Type I decompressieziekte:

Dit is de meest voorkomende decompressieziekte, kan zelfs voorkomen als men zich aan de decompressieregels houdt.

Skin-bends (huid): Deze uit zich als kleine rode vlekken in de huid. Grote vlekken in m.n. de huid van de borst, rug, schouders en bovenbenen wijzen op gasbelletjes in de aderen, waardoor het bloed niet meer terug kan stromen. In deze gevallen is recompressie niet noodzakelijk. Ontstaan er echter lichte vlekken met een enigszins blauwe verkleuring, die ook nog warmer aanvoelen dan is dit een teken van wat er zich in het rest van lichaam afspeelt. Recompressie is noodzakelijk. Opgezwollen plekken zonder verkleuring wijzen op obstructie van de lymfevaten, wat ook een vorm van decompressieziekte is. Recompressie is eveneens nodig.
Bends (spieren en skelet): Begint als een zeurend gevoel in gewrichten of spieren. Na enkele uren verandert dit gevoel in een diepe, scherpe pijn, die steeds erger wordt. De schouders worden vaak het eerst getroffen, gevolgd door de ellebogen, polsen, enkels, knieën en heupen. Recompressie dient zo spoedig mogelijk te geschieden. Tijdens recompressie neemt de pijn al af. Gedurende enkele dagen kan er nog een lichtere pijn blijven bestaan, welke waarschijnlijk worden veroorzaakt door belletjes in de pezen en spieren. Nabehandeling met HBO-therapie is dan ook noodzakelijk.

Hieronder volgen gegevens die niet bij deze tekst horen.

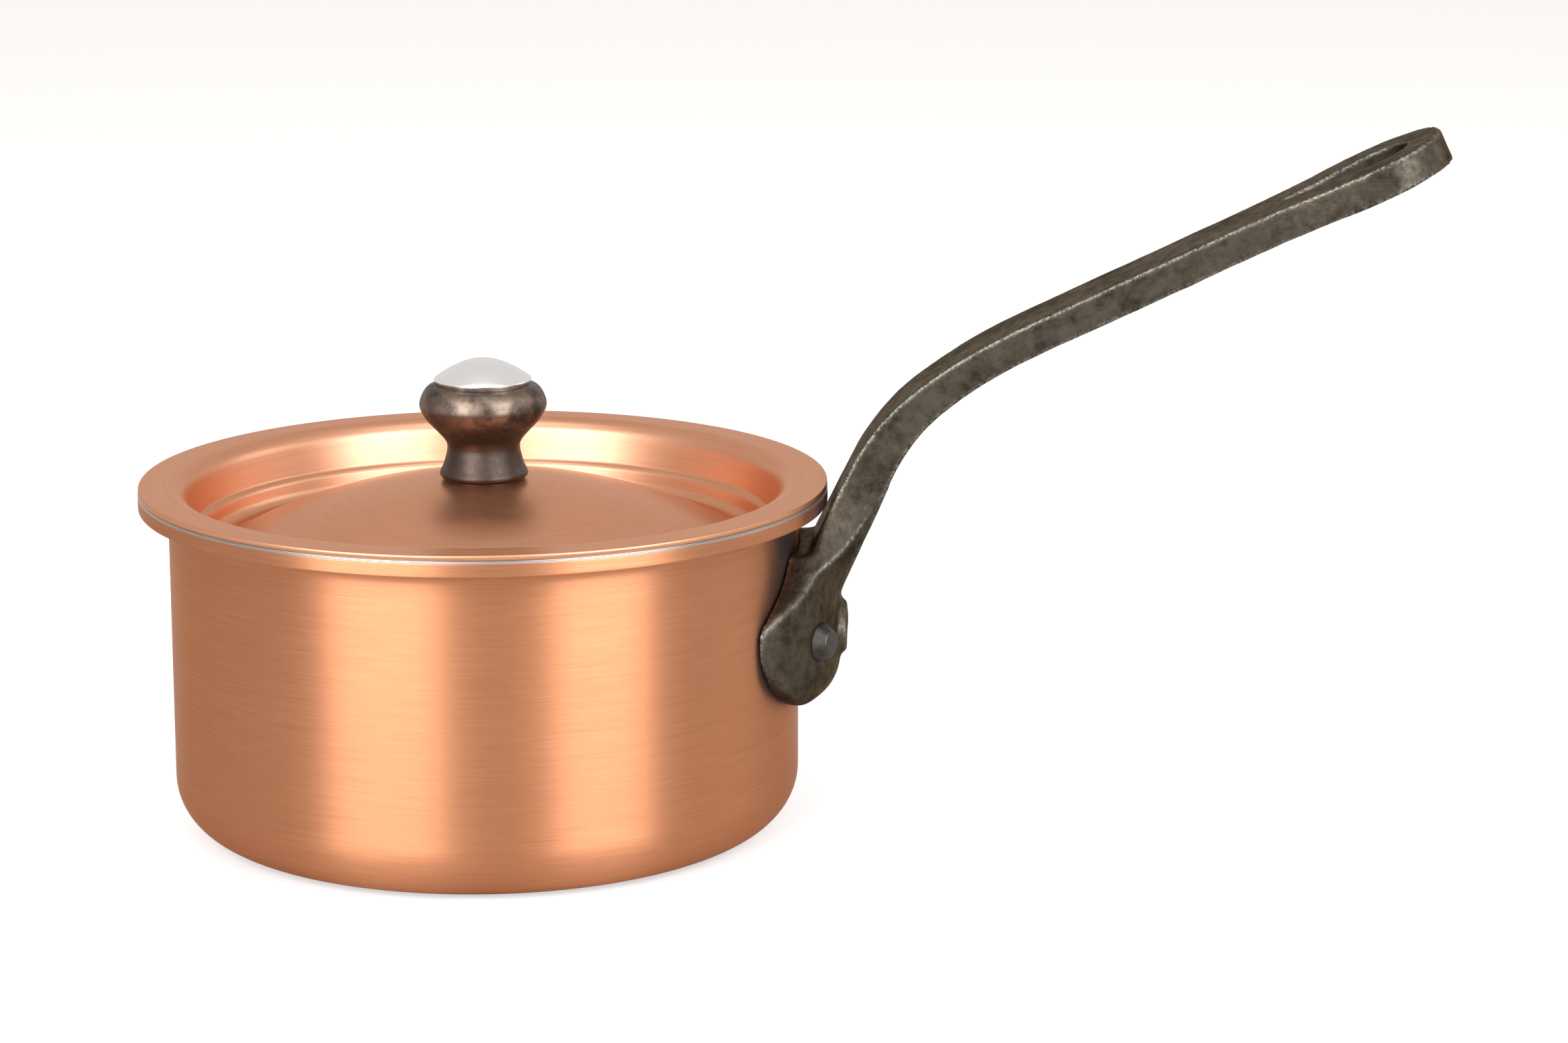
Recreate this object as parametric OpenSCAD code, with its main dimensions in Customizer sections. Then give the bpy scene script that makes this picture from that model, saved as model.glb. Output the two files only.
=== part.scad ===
// Small copper saucepan with a drop-in lid and a cast iron handle.
// Units are millimetres. The origin is the centre of the flat base, on the axis
// of the pan. The handle runs along +X and the lid lifts off along +Z.

/* [Pan] */
// Outside diameter of the straight wall
body_d = 145; // [130:1:180]
// Height of the pan to the top of its rim
pan_h = 79.5; // [72:0.5:100]
// Thickness of the wall and floor, copper and lining together
wall_t = 2.5; // [2:0.1:3]
// Thickness of the stainless lining of the pan and of the lid
lining_t = 0.2; // [0.15:0.05:0.4]
// Outside radius where the floor turns up into the wall
corner_r = 13; // [8:0.5:20]
// How far the pouring rim stands out from the wall
rim_flare = 6.8; // [6:0.1:9]
// Height of the cut edge of the rim
rim_t = 3.4; // [2.8:0.1:4]
// Radius of the hollow under the rim
rim_hollow_r = 3.3; // [2:0.1:4]
// Radius of the pouring lip inside the rim
lip_r = 5; // [4:0.1:5.5]

/* [Lid] */
// Thickness of the lid, copper and lining together
lid_t = 1.5; // [1.2:0.1:2]
// How much smaller the lid is than the rim, all round
lid_inset = 0.15; // [0:0.05:1]
// Width of the flat edge of the lid
lid_flat_w = 6.65; // [5:0.05:7.5]
// Radius where the flat edge turns down into the recess
lid_shoulder_r = 4.5; // [3:0.1:5]
// Steepness of the wall of the recess, in degrees
lid_wall_deg = 76; // [70:1:80]
// Length of the recess wall above its bead
lid_wall_len = 6; // [4:0.1:7]
// Slope of the dome at its foot, in degrees
dome_deg = 27.5; // [20:0.5:30]
// Gap left between the lid and the rim it rests on
lid_rest = 0.05; // [0.02:0.01:0.2]

/* [Lid knob] */
// Widest diameter of the knob
knob_d = 29.2; // [24:0.2:34]
// Height of the knob
knob_h = 27.9; // [24:0.1:32]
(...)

Type II decompressieziekte:

Deze vorm treedt meestal op na diepere duiken of bij fouten in de decompressie. Tijdens of kort na een “foutieve” decompressie ontstaan gasbelletjes in de bloedsomloop, die voor een belangrijk deel via de longen worden uitgescheiden. Grotere gasbelletjes passeren echter de longen en komen via het hart weer in de bloedsomloop. Rondom deze belletjes vormen zich bloedstolseItjes. In combinatie sluiten zij kleine slagadertjes af, waardoor het weefsel dat door deze slagadertjes wordt verzorgd van zuurstof verstoken blijft. Het weefsel sterft hierdoor af. Tevens zorgen de gasbelletjes ervoor dat de vaatwand geïrriteerd raakt en meer doorlaatbaar wordt. Hierdoor treedt vocht uit de weefsels (oedeem) wat weer een versterkend effect heeft op de slechte zuurstofvoorziening.

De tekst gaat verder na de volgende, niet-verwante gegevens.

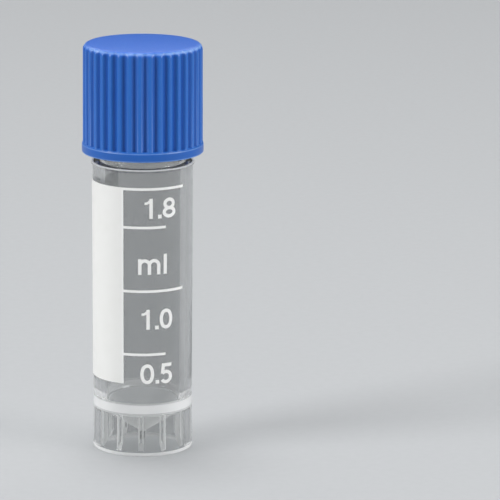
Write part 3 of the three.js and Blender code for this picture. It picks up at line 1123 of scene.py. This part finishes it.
seal_shape = spin_round(
    section_chain(
        [
            (SEAL_INNER, SEAL_Z, SEAL_ROUNDING),
            (SEAL_OUTER, SEAL_Z, SEAL_ROUNDING),
            (SEAL_OUTER, SEAL_TOP_Z, SEAL_ROUNDING),
            (SEAL_INNER, SEAL_TOP_Z, SEAL_ROUNDING),
        ],
        closed=True,
    ),
    TUBE_STEPS,
)
finish_piece("silicone_seal", seal_shape, [silicone], "seal", "seal_ring")

# %% [markdown]
# ## Print
#
# The print is flat artwork that a screen lays on the tube as it rolls by, so it is made the same
# way here: drawn flat, with X as the length along the wall and Z as the height, given its
# thickness, and only then wrapped round. It holds the write-on panel, four volume lines and
# plain figures.
#
# The lines stand where the bore puts them: half a millilitre is 500 cubic millimetres, which
# fills the same height each time, and the step from 1.5 to 1.8 ml is 0.6 of that.

# %% Fields of ink
INK_GAP = 0.02
INK_THICKNESS = 0.04
LINE_WIDTH = 0.3
LINE_OVERLAP = 0.3
STEP_VOLUME = 500.0
TOP_STEP_SHARE = 0.6
PANEL_LEFT = radians(-142) * BODY_RADIUS
PANEL_RIGHT = radians(-22.5) * BODY_RADIUS
LONG_LINE = radians(51.4) * BODY_RADIUS
SHORT_LINE = radians(26.8) * BODY_RADIUS
STEP_HEIGHT = STEP_VOLUME / (pi * ((BORE_RADIUS + BORE_FLOOR_RADIUS) / 2) ** 2)
TOP_LINE_Z = PRINT_TOP_Z - LINE_WIDTH / 2
LINE_15_Z = TOP_LINE_Z - TOP_STEP_SHARE * STEP_HEIGHT
LINE_10_Z = LINE_15_Z - STEP_HEIGHT
LINE_05_Z = LINE_10_Z - STEP_HEIGHT


def ink_field(artwork, left, right, bottom, top):
    """A rectangle of ink in the flat artwork."""
    place = Matrix.Translation(((left + right) / 2, 0, (bottom + top) / 2))
    size = Matrix.Diagonal((right - left, 1, top - bottom, 1))
    upright = Matrix.Rotation(pi / 2, 4, "X")
    bmesh.ops.create_grid(
        artwork, x_segments=1, y_segments=1, size=0.5, matrix=place @ size @ upright
    )


fields = bmesh.new()
ink_field(fields, PANEL_LEFT, PANEL_RIGHT, PRINT_Z, PRINT_TOP_Z)
line_left = PANEL_RIGHT - LINE_OVERLAP
for height, end in (
    (TOP_LINE_Z, LONG_LINE),
    (LINE_15_Z, SHORT_LINE),
    (LINE_10_Z, LONG_LINE),
    (LINE_05_Z, SHORT_LINE),
):
    ink_field(fields, line_left, end, height - LINE_WIDTH / 2, height + LINE_WIDTH / 2)
    print(f"line at {height:.2f} mm")

# %% [markdown]
# The figures are drawn with a pen. Its nib is a short edge: it is extruded for a straight move
# and spun for a turn, which keeps the stroke's width even all the way, as in the plain sans
# lettering of such scales. An oval is four turns, two tight and two wide.

# %% Pen
STROKE = 0.4
PEN_STEP = radians(9)
STROKE_ENDS_MEET = 1e-3


def pen_stroke(artwork, start, heading, moves, width=STROKE):
    """Draws (length, 0) straight moves and (radius, degrees) turns, to the left when positive."""
    here, aim = Vector((start[0], 0, start[1])), radians(heading)
    left = Vector((-sin(aim), 0, cos(aim)))
    nib = [artwork.verts.new(here + left * width / 2), artwork.verts.new(here - left * width / 2)]
    edge = [artwork.edges.new(nib)]
    first = list(nib)
    for size, turn in moves:
        left = Vector((-sin(aim), 0, cos(aim)))
        if turn:
            sweep = radians(turn)
            side = 1 if turn > 0 else -1
            centre = here + left * size * side
            spun = bmesh.ops.spin(
                artwork,
                geom=nib + edge,
                cent=centre,
                axis=(0, -1, 0),
                dvec=(0, 0, 0),
                angle=sweep,
                steps=max(2, ceil(abs(sweep) / PEN_STEP)),
                use_merge=False,
                use_normal_flip=False,
                use_duplicate=False,
            )["geom_last"]
            here = centre + Matrix.Rotation(sweep, 3, (0, -1, 0)) @ (here - centre)
            aim += sweep
        else:
            move = Vector((cos(aim), 0, sin(aim))) * size
            spun = bmesh.ops.extrude_edge_only(artwork, edges=edge)["geom"]
            moved = [part for part in spun if isinstance(part, bmesh.types.BMVert)]
            bmesh.ops.translate(artwork, verts=moved, vec=move)
            here = here + move
        nib = [part for part in spun if isinstance(part, bmesh.types.BMVert)]
        edge = [part for part in spun if isinstance(part, bmesh.types.BMEdge)]
    bmesh.ops.remove_doubles(artwork, verts=first + nib, dist=STROKE_ENDS_MEET)


def pen_oval(artwork, left, bottom, width, height, side_span):
    """A closed oval of the given outer size; side_span is half of each side's turn."""
    half_wide, half_high = (width - STROKE) / 2, (height - STROKE) / 2
    cosine, sine = cos(radians(side_span)), sin(radians(side_span))
    share = cosine * sine - (1 - cosine) * (1 - sine)
    end_radius = (half_wide * sine - half_high * (1 - cosine)) / share
    side_radius = (half_high * cosine - half_wide * (1 - sine)) / share
    end_span = 180 - 2 * side_span
    turns = [(side_radius, side_span), (end_radius, end_span), (side_radius, 2 * side_span)]
    turns += [(end_radius, end_span), (side_radius, side_span)]
    pen_stroke(artwork, (left + width - STROKE / 2, bottom + height / 2), 90, turns)


print(f"pen: {STROKE} mm wide, {degrees(PEN_STEP):.0f} degrees a step in a turn")

# %% [markdown]
# Each figure is drawn from its lower left-hand corner. A one is a stem with a curled flag, a
# five a bar, a leaning upright and an open bowl, and an eight two ovals that share a stroke.

# %% Figures
FIGURE_HEIGHT = 2.42
SMALL_HEIGHT = 1.9
POINT_SIZE = 0.44


def figure_one(artwork, left, base):
    stem, flag_height, flag_width, flag_bend = 0.58, 1.84, 0.28, 0.62
    ink_field(artwork, left + stem, left + stem + STROKE, base, base + FIGURE_HEIGHT)
    flag_start = (left, base + flag_height)
    pen_stroke(artwork, flag_start, 0, [(0.1, 0), (flag_bend, 62)], width=flag_width)


def figure_zero(artwork, left, base):
    pen_oval(artwork, left, base, width=1.68, height=FIGURE_HEIGHT, side_span=25)


def figure_five(artwork, left, base):
    bar_right, bar_length = 1.5, 1.2
    upright_left, upright_length, upright_heading = 0.44, 1.25, -96
    bowl_left, bowl_height, bowl_radius = 0.285, 1.17, 0.625
    bar_start = (left + bar_right, base + FIGURE_HEIGHT - STROKE / 2)
    pen_stroke(artwork, bar_start, 180, [(bar_length, 0)])
    upright_start = (left + upright_left, base + FIGURE_HEIGHT)
    pen_stroke(artwork, upright_start, upright_heading, [(upright_length, 0)])
    pen_stroke(artwork, (left + bowl_left, base + bowl_height), 50, [(bowl_radius, -285)])


def figure_eight(artwork, left, base):
    upper_base, inset = 1.0, 0.1
    upper_height = FIGURE_HEIGHT - upper_base
    pen_oval(artwork, left, base, width=1.74, height=1.40, side_span=45)
    pen_oval(artwork, left + inset, base + upper_base, 1.54, upper_height, side_span=45)


def point_mark(artwork, left, base):
    ink_field(artwork, left, left + POINT_SIZE, base, base + POINT_SIZE)


def letter_m(artwork, left, base):
    reach = 1.135
    bend = SMALL_HEIGHT - STROKE / 2 - reach / 2
    ink_field(artwork, left, left + STROKE, base, base + SMALL_HEIGHT)
    for foot in (left + STROKE / 2, left + STROKE / 2 + reach):
        pen_stroke(artwork, (foot, base + bend), 90, [(reach / 2, -180), (bend, 0)])


def letter_l(artwork, left, base):
    ink_field(artwork, left, left + STROKE, base, base + FIGURE_HEIGHT)


print(f"figures {FIGURE_HEIGHT} mm high, small letter {SMALL_HEIGHT} mm")

# %% [markdown]
# The scale says 1.8, 1.0 and 0.5 ml. Each number stands under the line it belongs to, and the
# unit stands between two lines. As in type, a figure has an advance, which is the distance to
# whatever follows it, so a number needs only the place of its first figure.

# %% Scale
ONE_ADVANCE = 1.63
ZERO_ADVANCE = 1.85
POINT_ADVANCE = 0.57
UNIT_ADVANCE = 3.1


def scale_number(artwork, left, base, first, advance, second):
    """Two figures with a decimal point between them."""
    first(artwork, left, base)
    point_mark(artwork, left + advance, base)
    second(artwork, left + advance + POINT_ADVANCE, base)


figures = bmesh.new()
scale_number(figures, 0.2, TOP_LINE_Z - 3.55, figure_one, ONE_ADVANCE, figure_eight)
scale_number(figures, -0.15, LINE_10_Z - 4.65, figure_one, ONE_ADVANCE, figure_zero)
scale_number(figures, -0.3, LINE_05_Z - 3.6, figure_zero, ZERO_ADVANCE, figure_five)
unit_left, unit_base = -0.55, LINE_10_Z + 2.05
letter_m(figures, unit_left, unit_base)
letter_l(figures, unit_left + UNIT_ADVANCE, unit_base)
print("the scale's figures:", len(figures.faces), "flat faces")

# %% [markdown]
# The flat artwork is given its thickness, and fields and figures are joined. Before it is
# wrapped, it is cut across in short steps, because a face can only follow a curve at its points.
# One more cut, just inside the panel's right-hand end, leaves it a narrow border of the brighter
# ink that the lines are printed in.

# %% Thickness and wrapping
WRAP_STEP = 0.26
PANEL_BORDER = 0.2
ON_THE_CUT = 1e-5


def cut_across(bm, along):
    """Cuts flat artwork across at a distance along the wall."""
    bmesh.ops.bisect_plane(
        bm,
        geom=bm.verts[:] + bm.edges[:] + bm.faces[:],
        dist=ON_THE_CUT,
        plane_co=(along, 0, 0),
        plane_no=(1, 0, 0),
    )


for sheet in (fields, figures):
    bmesh.ops.recalc_face_normals(sheet, faces=sheet.faces)
    facing_back = [face for face in sheet.faces if face.normal.y > 0]
    bmesh.ops.reverse_faces(sheet, faces=facing_back)
    grown = bmesh.ops.extrude_face_region(sheet, geom=sheet.faces[:], use_keep_orig=True)["geom"]
    risen = [part for part in grown if isinstance(part, bmesh.types.BMVert)]
    bmesh.ops.translate(sheet, verts=risen, vec=(0, -INK_THICKNESS, 0))
    bmesh.ops.recalc_face_normals(sheet, faces=sheet.faces)

artwork = joined(fields, [figures], overlapping=True)
left_end = min(point.co.x for point in artwork.verts)
right_end = max(point.co.x for point in artwork.verts)
for step in range(1, ceil((right_end - left_end) / WRAP_STEP)):
    cut_across(artwork, left_end + step * WRAP_STEP)
border_start = PANEL_RIGHT - PANEL_BORDER
cut_across(artwork, border_start)
for face in artwork.faces:
    if face.calc_center_median().x < border_start:
        face.material_index = 1
for point in artwork.verts:
    angle = point.co.x / BODY_RADIUS
    radius = wall_radius(point.co.z) + INK_GAP - point.co.y
    point.co = (radius * sin(angle), -radius * cos(angle), point.co.z)
print("artwork:", len(artwork.faces), "faces after wrapping")

# %% [markdown]
# ## White ink
#
# Screen ink for polypropylene is nearly opaque, matt to satin, and cured hard. The mesh of the
# screen leaves a faint weave; a real one has some 100 threads in a centimetre, and it is drawn
# here at half of that so that it shows. The lines and figures are a bright white, and the panel
# is a second, duller ink that a pencil can write on, so one recipe is made up twice. A tenth of
# the light goes through the layer, which keeps the back of the print from looking black.

# %% White ink
SCREEN_THREAD = 0.2 * MM
INK_PATCH = 1.5 * MM
LIGHT_THROUGH = 0.1


def white_ink(name, low_tone, high_tone):
    """Cured screen ink, whose white varies a little between two tones."""
    ink = new_material(name)
    coords = add_node(ink, "TexCoord")
    weave = add_node(
        ink,
        "TexVoronoi",
        {"distance": "CHEBYCHEV"},
        {"Vector": coords.outputs["Object"], "Scale": 1 / SCREEN_THREAD, "Randomness": 0.35},
    )
    patches = add_node(
        ink,
        "TexNoise",
        inputs={"Vector": coords.outputs["Object"], "Scale": 1 / INK_PATCH, "Detail": 3.0},
    )
    tone = add_node(
        ink,
        "Mix",
        {"data_type": "RGBA"},
        {"Factor": patches.outputs["Fac"], "A": colour(low_tone), "B": colour(high_tone)},
    )
    sheen = add_node(
        ink,
        "MapRange",
        inputs={"Value": patches.outputs["Fac"], "To Min": 0.42, "To Max": 0.58},
    )
    relief = add_node(
        ink,
        "Bump",
        inputs={"Height": weave.outputs["Distance"], "Strength": 0.2, "Distance": 0.006 * MM},
    )
    shader = add_node(
        ink,
        "BsdfPrincipled",
        inputs={
            "Base Color": tone.outputs["Result"],
            "Roughness": sheen.outputs["Result"],
            "Normal": relief.outputs["Normal"],
        },
    )
    glow = add_node(ink, "BsdfTranslucent", inputs={"Color": colour(high_tone)})
    layer = add_node(
        ink,
        "MixShader",
        inputs={0: LIGHT_THROUGH, 1: shader.outputs["BSDF"], 2: glow.outputs["BSDF"]},
    )
    set_surface(ink, "Material", layer.outputs["Shader"])
    return ink


inks = [
    white_ink("white_screen_ink", "F6F6F4", "FBFBFA"),
    white_ink("matt_write_on_ink", "F0F0ED", "F5F5F3"),
]
finish_piece("print", artwork, inks, "vial_tube", "printed_panel", sharp_angle=40.0)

Verschijnselen van type II- decompressieziekte: Staggers (aandoeningen van het centrale zenuwstelsel):

Decompressieziekte van de grote hersenen komt vooral voor na diepe duiken met snel ongecontroleerd opkomen. Kenmerken: half zijdige verlamming of verlamming van arm of been, krampaanval, niet kunnen praten, lezen of schrijven, gevoelsstoornissen en hevige hoofdpijn.
Decompressieziekte van de kleine hersenen: Kenmerken: coördinatie stoornissen, gevolgd door schokkende bewegingen en spiertrillingen, overdreven praten.
Ruggenmerg: begint vaak met gordelpijn of pijn in het verloop van één ruggenmergszenuw. Dit kan leiden tot verlamming van het onderlichaam (dubbelzijdig) en incontinentie van de blaas. Komt vaak in combinatie met chokes (longaandoening, zie onder).
Binnenoor:Kenmerken: duizeligheid, misselijkheid, braken, gehoorverlies, en oorsuizing- en. Komt met name voor bij saturatie duiken en duiken met gasmengsels dieper dan 100 meter.
Maag-darmkanaal:Kenmerken: misselijkheid en braken. In ernstige gevallen kan de zuurstof voorziening naar de darmen worden afgesloten, waardoor de darm afsterft en bloedingen ontstaan.
Hart en longen (chokes): Deze klachten treden op als meer dan 10% van de longbloed- vaatjes verstopt raakt door gasbelletjes. Kenmerken: pijn in de borst, hoesten (verergerend bij inademing), benauwdheid en een snelle oppervlakkige inademing. Door toenemend zuurstofgebrek wordt de duiker blauw, wat leidt tot shock en langzaam hartritme. Hierop volgt de dood. Als de gasbelletjes de kransslagaderen van het hart afsluiten ontstaan ritmestoornissen die vaak zeer moeilijk te behandelen zijn.